Wednesday nights'd be for discipleship training and prayer. Classes on all sorts of stuff, from in-depth study of various books of the Bible, to home economics (we all need to know how to stretch a dollar, folks), to New Testament Greek. Classes'd be preceded by a potluck meal and followed by a prayer session.
I think that's the way church oughta be. And very frankly, I think in our case, we need to seriously consider merging with the Hispanic church that meets in our building. They are actually growing, in part, I think, because so many Hispanic families have moved into the neighborhood, and, like I said, people do hear about Jesus from their friends and neighbors.

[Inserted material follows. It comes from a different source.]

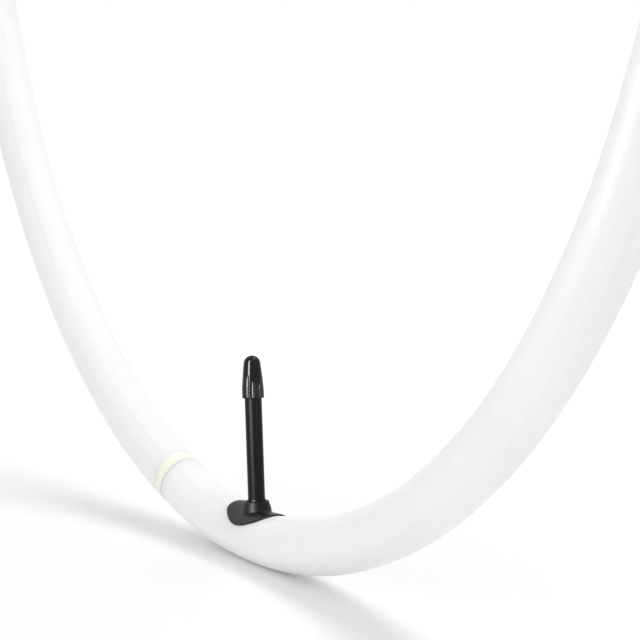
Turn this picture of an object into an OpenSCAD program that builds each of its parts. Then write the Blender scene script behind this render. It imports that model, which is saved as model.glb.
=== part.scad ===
// Bicycle inner tube of thermoplastic polyurethane film, with a Presta valve on a moulded base.
// Millimetres. The origin is the centre of the ring, +Y is the wheel's axis and +Z is up.
// The valve is at the bottom of the ring and points up, towards the centre.

/* [Ring] */
// Radius of the tube's centre line
ring_r = 309; // [240:1:340]
// Outer diameter of the lightly inflated tube
tube_d = 20; // [17:0.5:24]
// Thickness of the film
film_t = 0.25; // [0.2:0.05:0.5]

/* [Splice] */
// Where the film's two ends are welded, in degrees round the ring from the valve
splice_at = -13.4; // [-40:0.1:-8]
// Length of the weld along the tube
splice_l = 6.5; // [4:0.5:10]
// How far the weld stands out from the film
splice_t = 0.25; // [0.2:0.05:0.5]

/* [Seat of the valve base] */
// How far the base presses the tube in
seat_dip = 2.2; // [1.5:0.1:2.7]
// Length of the pressed stretch, along the tube
seat_l = 60; // [50:1:72]
// How much flatter than the tube the seat is, as extra radius
seat_flare = 2; // [1.8:0.1:2.4]

/* [Valve base] */
// Length of the base along the tube
base_l = 35; // [32:1:48]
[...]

Many times I think the ideal is to have a little church like this in every neighborhood, with the social life of the whole neighborhood revolving around it. I'm about half-convinced that when we got to the point where you had to drive to church instead of walk (or ride your horse), it allowed us to be too darn selective about who we'd associate with. Being able to drive--I've run across people that drive thirty or more miles to church, folks--well, it seems to me that it makes it easier to ignore the people who are right around us, in favor of people that we find it easier to love. Why would we not expect our neighborhood churches to be dying if we refuse to attend the neighborhood church? And conversely, I can't help but think that if the people and their neighborhood church get all wrapped up in Jesus Christ and in one another, both the churches and the people will quit dying.
That's what, in part, I'm working on for the future. I may die before I see it fully realized. But that's the direction I'm headed.